It’s easy to see where this rock formation near the southernmost tip of the Kii Peninsula gets its name: the Bridge Pier Rocks. The straight line of craggy points of rock heading offshore toward Kii Oshima island looks like the remnant piers of a long-lost bridge to the island. So much so that it’s hardly surprising there’s a legend explaining them.
The surprise is that the legend attributes the rocks to Kobo Daishi (774-835), the Buddhist monk who is credited with the invention of the kana writing system as well as popularizing Buddhism by travelling the length and breadth of Japan founding temples. (At least, I would have expected a much older tale.)
So, here’s the story. In his travels, Kobo Daishi came to the town of Kushimoto in present day Wakayama Prefecture. Soon after he arrived, the townspeople came to request his assistance. It seems they had been trying to build a bridge to Kii Oshima from the mainland, but the local “monster” (or “devil”, if you prefer), Amonojaku, kept destroying their work. They appealed to Kobo Daishi to intercede on their behalf with Amonojaku.
When Kobo Daishi met Amonojaku, the latter agreed that he would allow a bridge to stand if, and only if, the bridge had been built by Kobo Daishi himself, acting alone without assistance. Amonojaku added the condition that the bridge must be built in a day and a night. When Kobo Daishi objected that such a task was impossible for anyone, Amonojaku helpfully offered to give Kobo Daishi the strength of 100 horses. But he stressed that the bridge must be completed by the time the cock crowed the following morning.

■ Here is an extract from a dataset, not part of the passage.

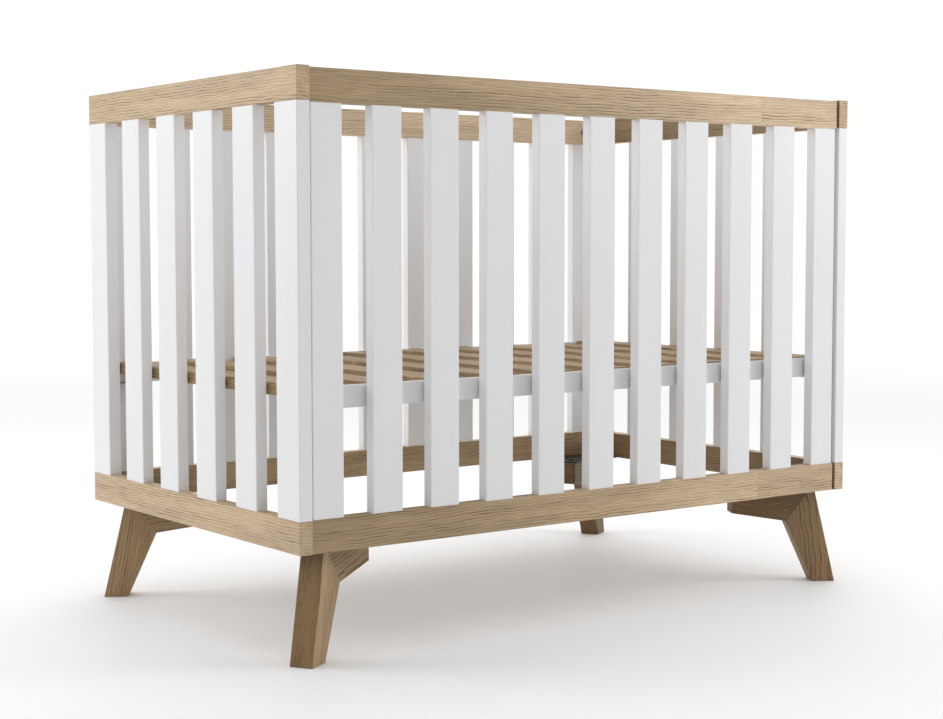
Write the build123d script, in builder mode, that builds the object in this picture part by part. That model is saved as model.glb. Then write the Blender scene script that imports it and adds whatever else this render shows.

Kobo Daishi set to his task, industriously gathering boulders from the mountains and piling them into piers for the bridge. Kobo Daishi was so industrious, in fact, that Amonojaku began to fear that Kobo Daishi would, in fact, manage to construct the bridge, in spite of Amonojaku’s impossible conditions.

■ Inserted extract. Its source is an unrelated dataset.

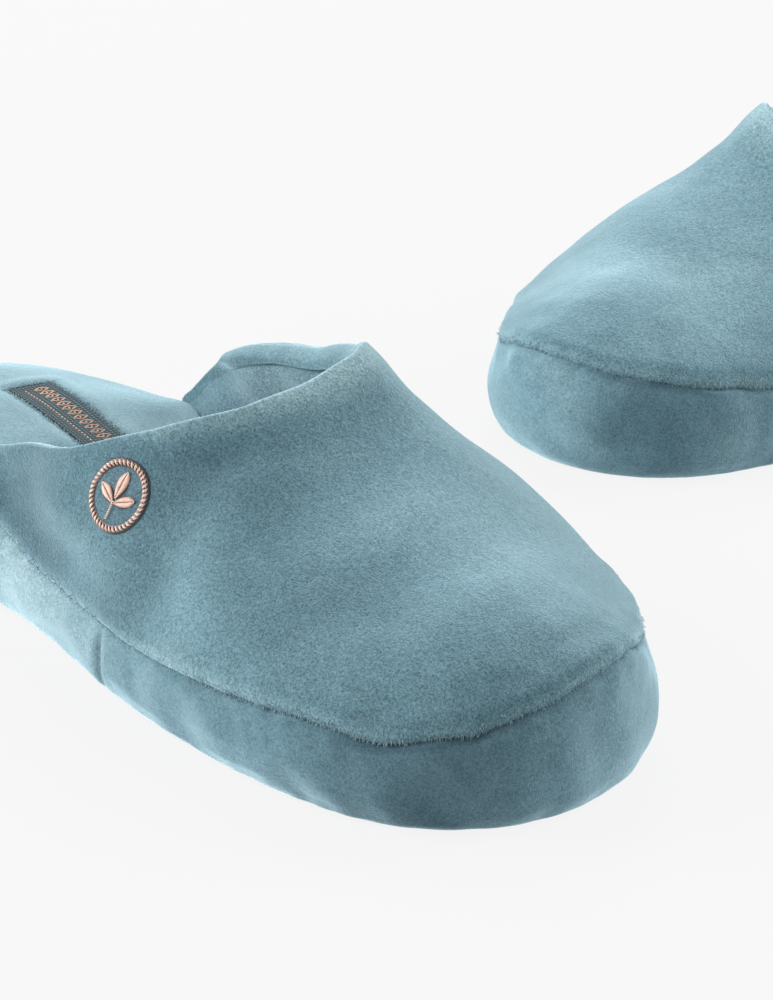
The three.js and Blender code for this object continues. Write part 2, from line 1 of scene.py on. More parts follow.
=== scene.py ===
"""Looks for a pair of plush spa slippers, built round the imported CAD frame.

Each slipper is modelled in its own frame in millimetres, as the CAD source is:
x from heel to toe, y towards the inner side of the foot, z up. place() takes
the points to the row frame in metres. The left slipper mirrors the right one.
"""
import math

import bmesh
import bpy
import numpy as np
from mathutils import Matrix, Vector
from mathutils.bvhtree import BVHTree


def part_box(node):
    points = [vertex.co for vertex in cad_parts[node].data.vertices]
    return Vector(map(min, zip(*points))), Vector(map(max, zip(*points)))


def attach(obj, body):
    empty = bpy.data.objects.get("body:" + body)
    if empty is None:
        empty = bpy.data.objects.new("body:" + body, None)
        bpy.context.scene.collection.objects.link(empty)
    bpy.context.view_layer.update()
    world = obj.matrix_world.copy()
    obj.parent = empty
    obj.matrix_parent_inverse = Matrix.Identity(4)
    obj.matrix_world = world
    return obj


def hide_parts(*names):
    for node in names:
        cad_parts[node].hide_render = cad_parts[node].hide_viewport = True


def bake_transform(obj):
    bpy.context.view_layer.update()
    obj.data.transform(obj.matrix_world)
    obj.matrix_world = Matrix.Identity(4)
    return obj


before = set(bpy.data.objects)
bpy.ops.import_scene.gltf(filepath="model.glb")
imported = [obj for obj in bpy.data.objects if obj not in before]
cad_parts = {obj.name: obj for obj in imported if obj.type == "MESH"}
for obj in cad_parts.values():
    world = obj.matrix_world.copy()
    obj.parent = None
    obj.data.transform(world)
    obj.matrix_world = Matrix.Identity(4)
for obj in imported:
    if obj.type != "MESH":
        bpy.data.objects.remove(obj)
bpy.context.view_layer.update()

SIDES = ("right", "left")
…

So Amonojaku did what any would-be-thwarted monster would do in his place. He cheated.
In the dark of night, when it was not yet near sunrise, Amonojaku faked the crow of a rooster, causing Kobo Daishi to think it was dawn and he had lost the challenge. Kobo Daishi stopped work. Amonojaku won. And the “unfinished bridge” juts out into the sea to this day.

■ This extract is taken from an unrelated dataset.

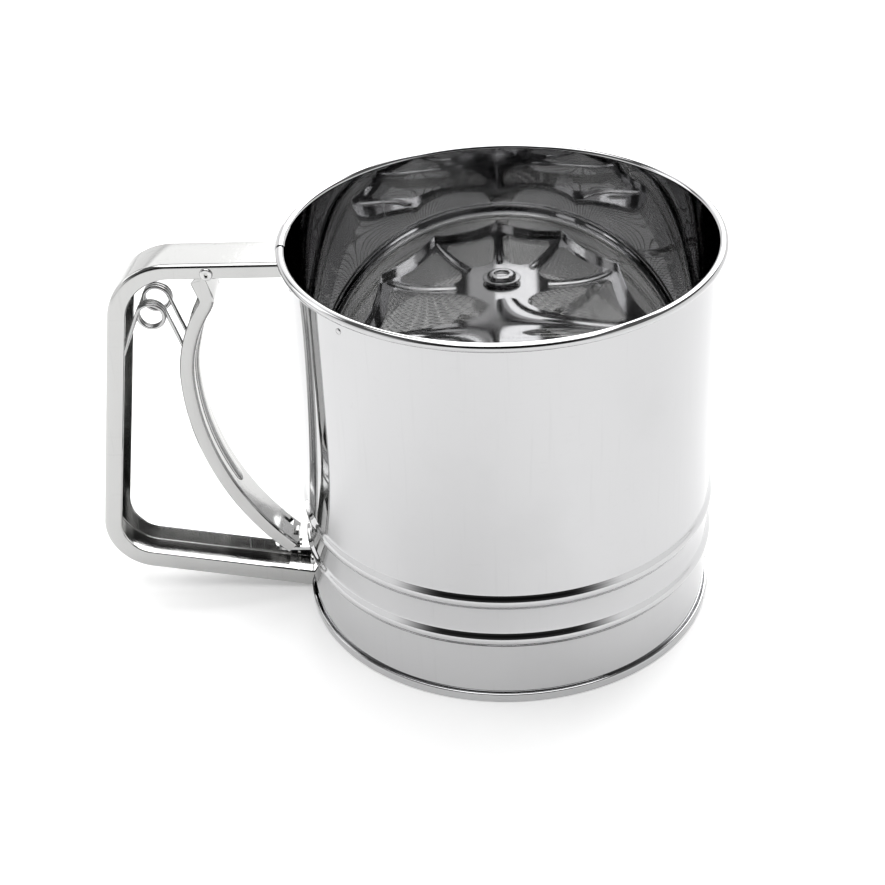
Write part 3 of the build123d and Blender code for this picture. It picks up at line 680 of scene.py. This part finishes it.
# %% Path helpers
def bent_path(corners, radii, long_step=3.0 * mm, turn_step=3.0):
    """Points and directions along straight runs joined by arcs, in the side view."""
    path = []
    start = Vector(corners[0])
    for i in range(1, len(corners)):
        corner = Vector(corners[i])
        along = (corner - start).normalized()
        if i < len(corners) - 1:
            on = (Vector(corners[i + 1]) - corner).normalized()
            angle = along.angle(on)
            reach = radii[i - 1] * math.tan(angle / 2)
        else:
            on, angle, reach = along, 0.0, 0.0
        end = corner - along * reach
        steps = max(2, round((end - start).length / long_step))
        for k in range(steps + (i == len(corners) - 1)):
            path.append((start.lerp(end, k / steps), along))
        if angle:
            side = 1.0 if along.cross(on) > 0 else -1.0
            inward = Vector((-along.y, along.x)) * side
            hub = end + inward * radii[i - 1]
            bends = max(3, round(math.degrees(angle) / turn_step))
            for k in range(bends):
                spin = side * angle * k / bends
                cosine, sine = math.cos(spin), math.sin(spin)
                arm = -inward * radii[i - 1]
                arm = Vector((arm.x * cosine - arm.y * sine, arm.x * sine + arm.y * cosine))
                way = Vector((along.x * cosine - along.y * sine, along.x * sine + along.y * cosine))
                path.append((hub + arm, way))
            start = corner + on * reach
    return path


def channel_section(width, depth, thickness, bend):
    """A U's closed outline as (sideways, inward), rounded at both bends and at its lips."""
    half = width / 2
    lip = 0.3 * thickness
    inner_bend = max(bend - thickness, 0.15 * mm)
    web = thickness
    return (
        [(-half, depth - lip)]
        + arc((-half + bend, bend), bend, 180, 90, 8)
        + arc((half - bend, bend), bend, 270, 90, 8)
        + [(half, depth - lip), (half - lip, depth), (half - thickness + lip, depth)]
        + [(half - thickness, depth - lip)]
        + arc((half - thickness - inner_bend, web + inner_bend), inner_bend, 0, -90, 6)
        + arc((-half + thickness + inner_bend, web + inner_bend), inner_bend, 270, -90, 6)
        + [(-half + thickness, depth - lip), (-half + thickness - lip, depth), (-half + lip, depth)]
    )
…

Of course, there’s a geological explanation for this phenomenon as well. Predictably, it relates to volcanic activity. The rocks are the results of an upthrust of rock layers that included line of cooled magma about 15 meters wide. Once the layers reached the surface, the softer “mudstone” surrounding the magma eroded away, leaving the harder igenous rock, sometimes standing as much as 90 meters tall and stretching for some distance along the shoreline and out to sea. With the best efforts of the elements some of the rock has worn away, leaving the pier-like formations we see today.
Evidence of the erosion of the piers includes a field of smaller rocks just inland from the line of the “piers”, believed to have been left there in the aftermath of tsunamis that have struck this coast over the years, the most recent one being in 1944.
At low tide, it’s fun to wander among these rocks and check out the tide pools.
The Hashigui-iwa are 3-4 minutes by bus or taxi or 25-30 minutes on foot from Kushimoto Station. If you’re really intrepid, you can explore the extent of the formation inland or further out to sea beyond Kii Oshima. Other things to see in the area include the small US-Japan Friendship Museum (commemorating a trade incident 62 years before Commodore Perry’s blackships), the Turkish Sailors Monument (commemorating a fatal shipwreck in 1890) and the lighthouse.